No entanto, não exageremos os festejos. Não porque não seja bom festejar, que é, mas porque os poderes de Bruxelas não deixaram de impor-se. Alarga-se um bocadinho mais o espaço de respiração, o défice previsto nos próximos anos fica abaixo dos 3% e prevê-se crescimento na economia portuguesa, mas não se levanta a mão pesada. Manter o défice nos valores actuais, muito abaixo dos 3%, tem enormes custos para nós, traduz-se na manutenção de cortes inaceitáveis na saúde e na educação e na impossibilidade de avançar com uma política de investimento. 

Por outro lado, manter toda a pressão sobre o défice e nada fazer em relação aos excedentes elevados de alguns países, como é o caso da Alemanha, é continuar a cavar o caminho de divergência que tem sido o padrão da União Europeia e que, em última instância, levará a um reforço da desagregação que já vivemos.
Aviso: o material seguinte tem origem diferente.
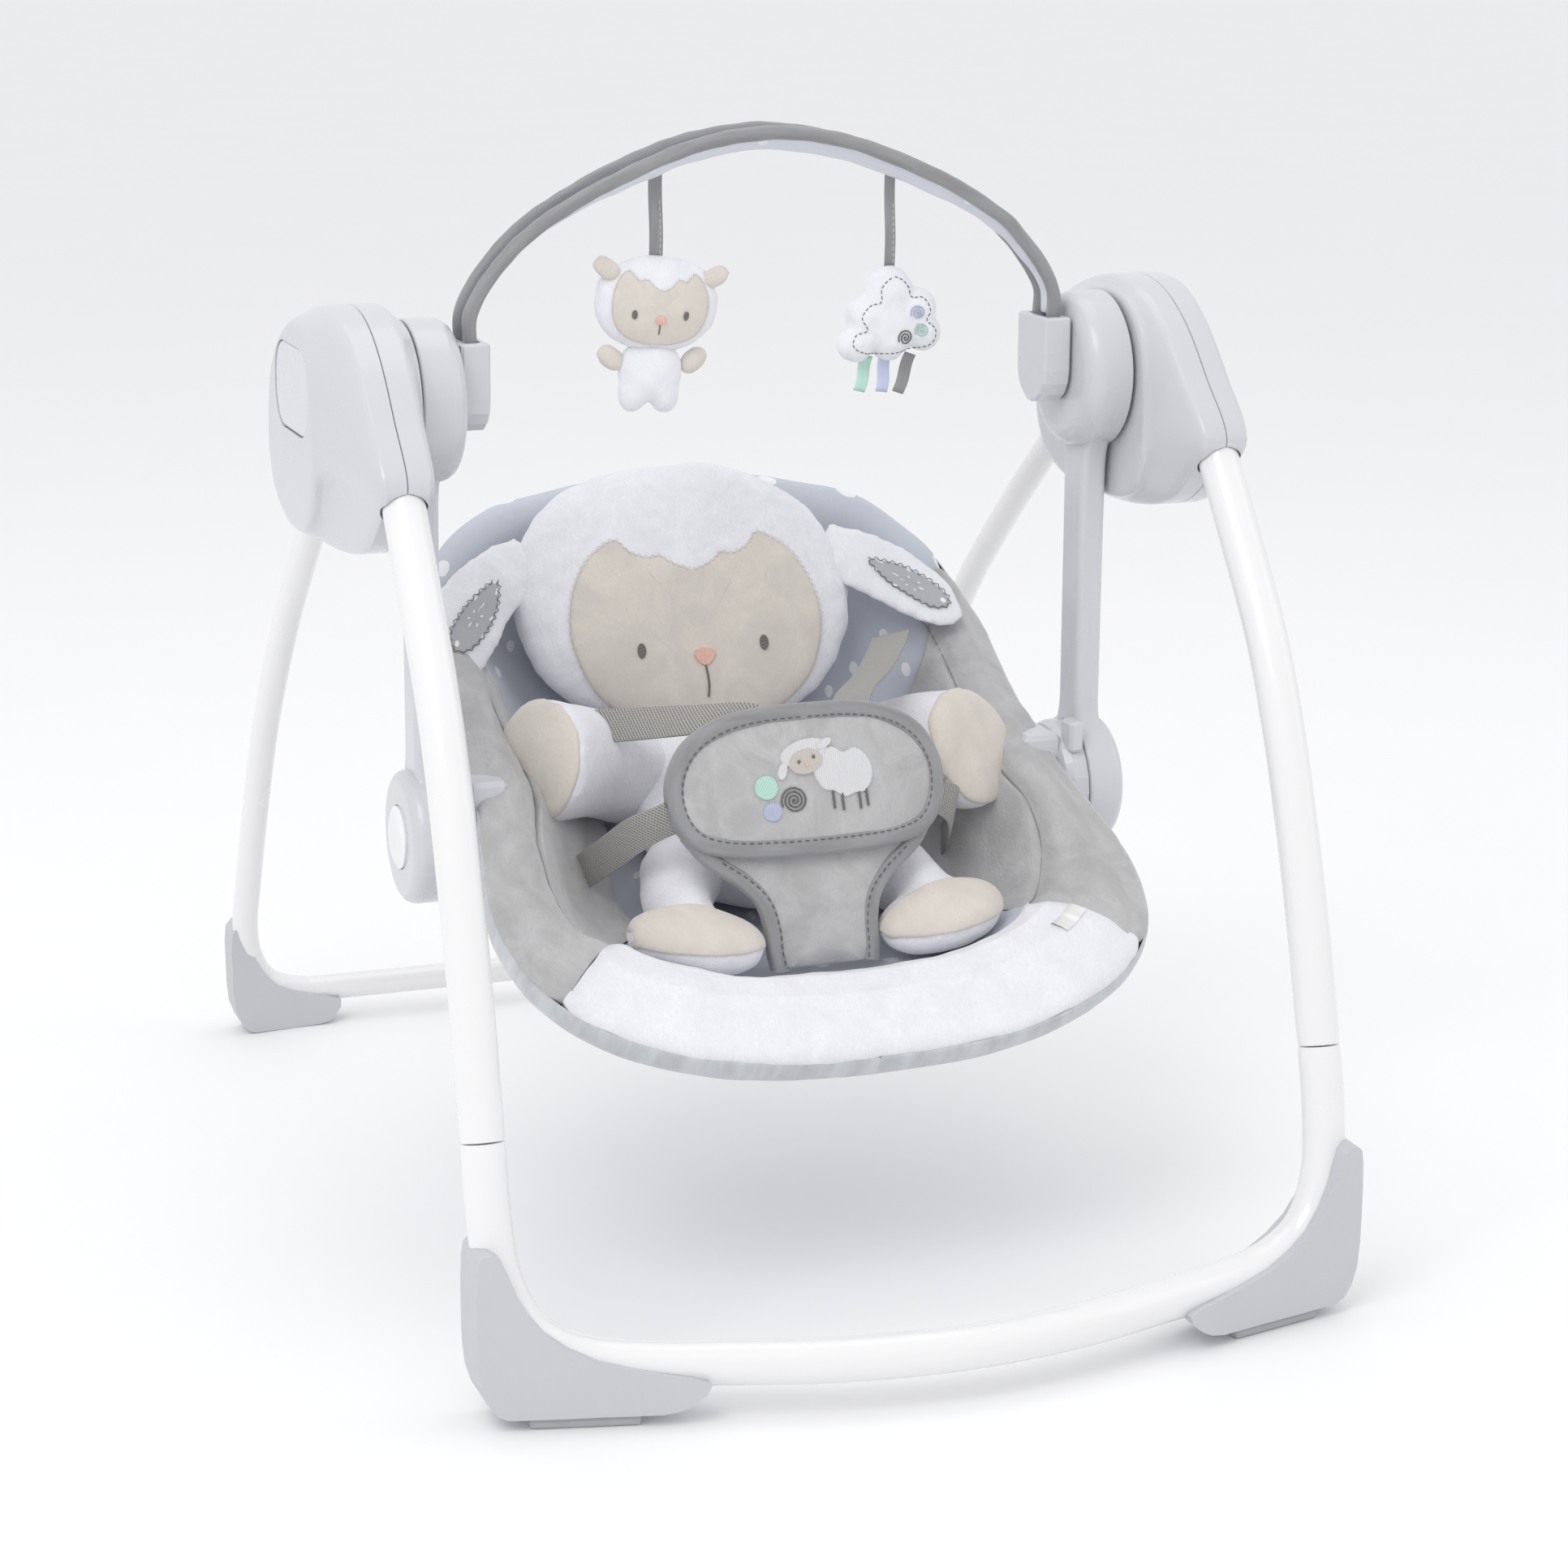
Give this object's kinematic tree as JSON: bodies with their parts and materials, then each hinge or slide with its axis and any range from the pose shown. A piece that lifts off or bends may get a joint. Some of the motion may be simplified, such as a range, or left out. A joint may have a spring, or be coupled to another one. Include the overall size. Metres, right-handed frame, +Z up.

Num mercado tão integrado como o europeu, os défices de uns são o espelho dos excedentes dos outros, mas Bruxelas não quer saber nada disso.

Sem solução continua ainda o problema da dívida, insustentável no caso de Portugal, e isso não é um problema menor. Basta o BCE decidir mudar de política quanto ao programa de compra dos títulos de dívida pública dos países do sul e teremos um problema, e bicudo, para resolver. Trata-se do problema formal do défice aos olhos de Bruxelas, mantém-se a instabilidade em relação à dívida. 

Sabemos bem que a política é muito mais do que o espaço da formalidade. Os gregos sabem-no bem. Foi, aliás o BCE e as suas políticas fora do quadro formal, que conduziram à Grécia à situação em que esta hoje, nenhuma solução à vista, austeridade sem fim e um povo massacrado. 

A juntar a isto, o Tratado Orçamental continua lá, a condicionalidade macroeconómica (a tal das sanções também), a austeridade continua a ser a regra e as reformas estruturais não mudaram de natureza.

É por estas e por outras que as boas notícias de Bruxelas vêm sempre acompanhadas de um mau presságio. Tudo o que se conseguiu de positivo para a economia e a sociedade portuguesas no último ano e meio-fio o que se decidiu fora das imposições de Bruxelas. Isto tem de ter algum impacto nas avaliações que são Sao feitas e no que se pode esperar de futuro. Manter a pressão em relação a Bruxelas, continuar uma política de recuperação e redistribuição de rendimentos, defender os serviços públicos é tão importante hoje como era há um ano e meio. 

São boas notícias, claro que sim. Preparemo-nos para mais, exijamos mais, não fiquemos à espera sob pena de serem usadas como um pretexto para dar com uma mão e tirar com a outra. A chantagem nunca foi boa conselheira. Conseguir sair do procedimento é apenas mais um sinal de que, em matéria de política económica, desobedecer a Bruxelas compensa. E ainda falta tanto. O caminho faz-se caminhando.